-- start --

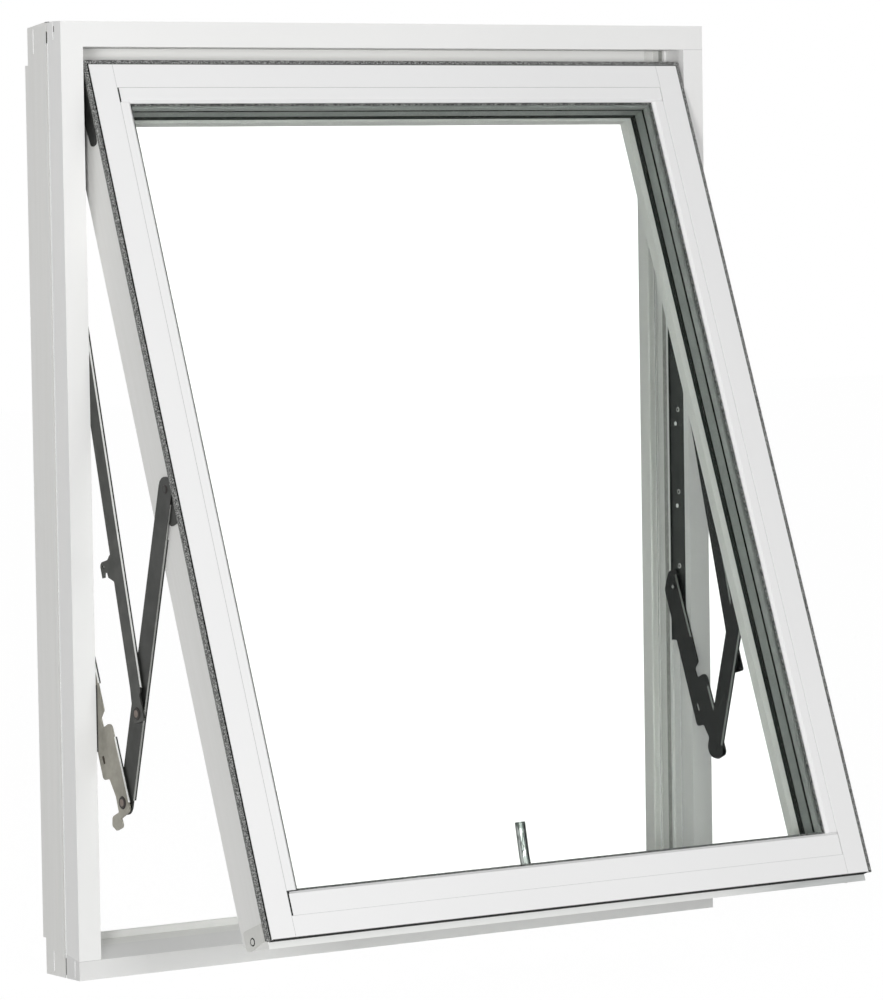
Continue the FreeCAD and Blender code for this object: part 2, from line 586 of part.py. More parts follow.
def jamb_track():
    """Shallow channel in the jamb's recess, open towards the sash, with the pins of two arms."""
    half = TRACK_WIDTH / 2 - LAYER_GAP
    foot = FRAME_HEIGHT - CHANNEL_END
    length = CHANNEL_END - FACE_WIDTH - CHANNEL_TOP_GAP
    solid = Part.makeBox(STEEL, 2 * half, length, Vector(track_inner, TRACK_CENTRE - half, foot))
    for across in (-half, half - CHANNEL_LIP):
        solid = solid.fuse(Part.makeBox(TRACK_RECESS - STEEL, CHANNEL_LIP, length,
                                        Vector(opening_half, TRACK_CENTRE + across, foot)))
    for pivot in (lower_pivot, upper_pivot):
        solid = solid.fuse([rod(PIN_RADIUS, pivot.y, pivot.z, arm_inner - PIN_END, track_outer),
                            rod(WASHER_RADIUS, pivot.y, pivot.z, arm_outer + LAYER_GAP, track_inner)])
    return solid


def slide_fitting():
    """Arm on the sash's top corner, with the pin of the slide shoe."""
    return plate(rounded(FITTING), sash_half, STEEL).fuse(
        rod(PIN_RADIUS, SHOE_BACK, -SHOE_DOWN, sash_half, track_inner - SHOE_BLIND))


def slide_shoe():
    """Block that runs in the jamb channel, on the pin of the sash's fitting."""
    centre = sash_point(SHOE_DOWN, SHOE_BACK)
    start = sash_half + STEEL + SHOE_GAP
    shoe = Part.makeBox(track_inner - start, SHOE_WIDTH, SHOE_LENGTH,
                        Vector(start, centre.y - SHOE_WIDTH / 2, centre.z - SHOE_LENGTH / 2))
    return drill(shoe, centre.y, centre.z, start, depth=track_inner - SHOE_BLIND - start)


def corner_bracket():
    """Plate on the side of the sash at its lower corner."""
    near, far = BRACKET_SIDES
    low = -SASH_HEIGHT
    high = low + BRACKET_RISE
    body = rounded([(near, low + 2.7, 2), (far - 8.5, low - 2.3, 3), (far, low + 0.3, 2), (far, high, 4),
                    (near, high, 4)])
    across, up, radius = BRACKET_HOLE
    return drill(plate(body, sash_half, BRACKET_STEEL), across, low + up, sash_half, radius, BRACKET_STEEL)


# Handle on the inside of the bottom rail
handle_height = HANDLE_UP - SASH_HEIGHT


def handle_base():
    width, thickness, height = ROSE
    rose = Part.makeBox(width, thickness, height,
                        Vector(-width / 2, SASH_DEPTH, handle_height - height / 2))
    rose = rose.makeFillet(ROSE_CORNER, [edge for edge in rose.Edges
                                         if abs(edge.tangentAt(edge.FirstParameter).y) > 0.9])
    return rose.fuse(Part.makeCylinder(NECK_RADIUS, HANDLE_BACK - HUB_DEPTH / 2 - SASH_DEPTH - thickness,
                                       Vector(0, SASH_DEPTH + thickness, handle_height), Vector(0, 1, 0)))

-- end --

● **STATED EXERCISE**: Only the lines from the opening of the material through the line with "rod(PIN_RADIUS, SHOE_BACK, -SHOE_DOWN, sash_half, track_inner" should be echoed, exactly as written.

● **RESPONSE TO THIS EXERCISE**:
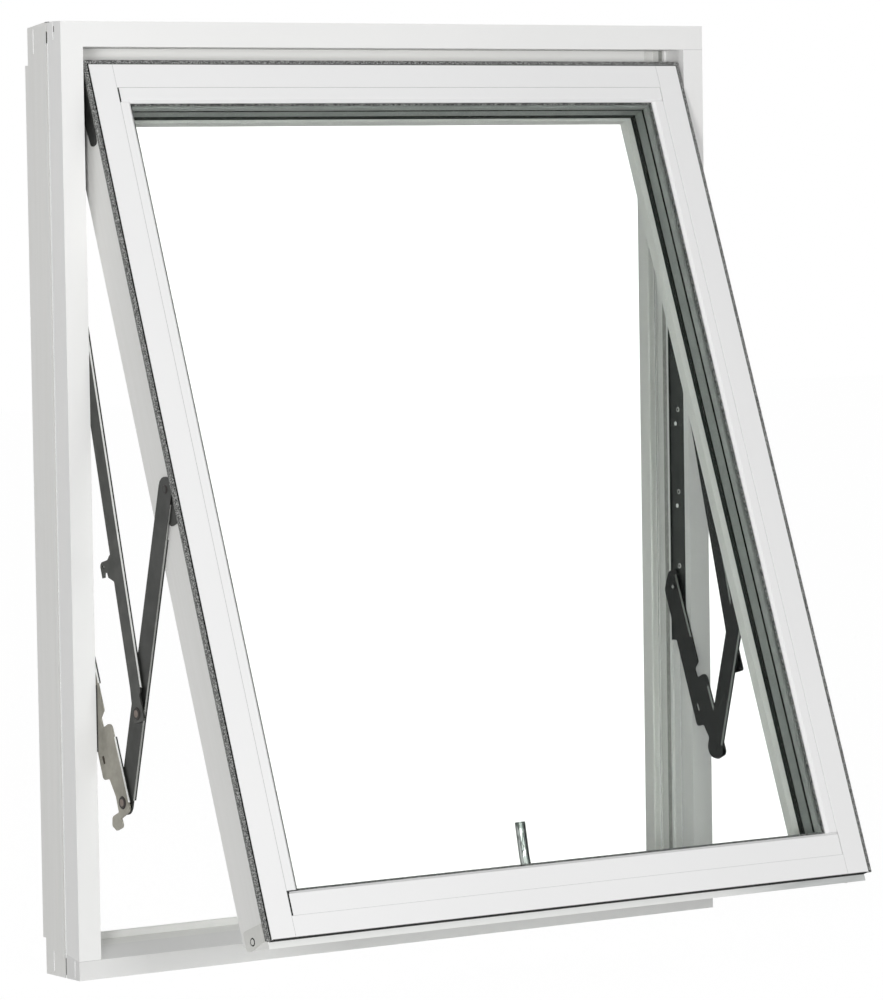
Continue the FreeCAD and Blender code for this object: part 2, from line 586 of part.py. More parts follow.
def jamb_track():
    """Shallow channel in the jamb's recess, open towards the sash, with the pins of two arms."""
    half = TRACK_WIDTH / 2 - LAYER_GAP
    foot = FRAME_HEIGHT - CHANNEL_END
    length = CHANNEL_END - FACE_WIDTH - CHANNEL_TOP_GAP
    solid = Part.makeBox(STEEL, 2 * half, length, Vector(track_inner, TRACK_CENTRE - half, foot))
    for across in (-half, half - CHANNEL_LIP):
        solid = solid.fuse(Part.makeBox(TRACK_RECESS - STEEL, CHANNEL_LIP, length,
                                        Vector(opening_half, TRACK_CENTRE + across, foot)))
    for pivot in (lower_pivot, upper_pivot):
        solid = solid.fuse([rod(PIN_RADIUS, pivot.y, pivot.z, arm_inner - PIN_END, track_outer),
                            rod(WASHER_RADIUS, pivot.y, pivot.z, arm_outer + LAYER_GAP, track_inner)])
    return solid


def slide_fitting():
    """Arm on the sash's top corner, with the pin of the slide shoe."""
    return plate(rounded(FITTING), sash_half, STEEL).fuse(
        rod(PIN_RADIUS, SHOE_BACK, -SHOE_DOWN, sash_half, track_inner - SHOE_BLIND))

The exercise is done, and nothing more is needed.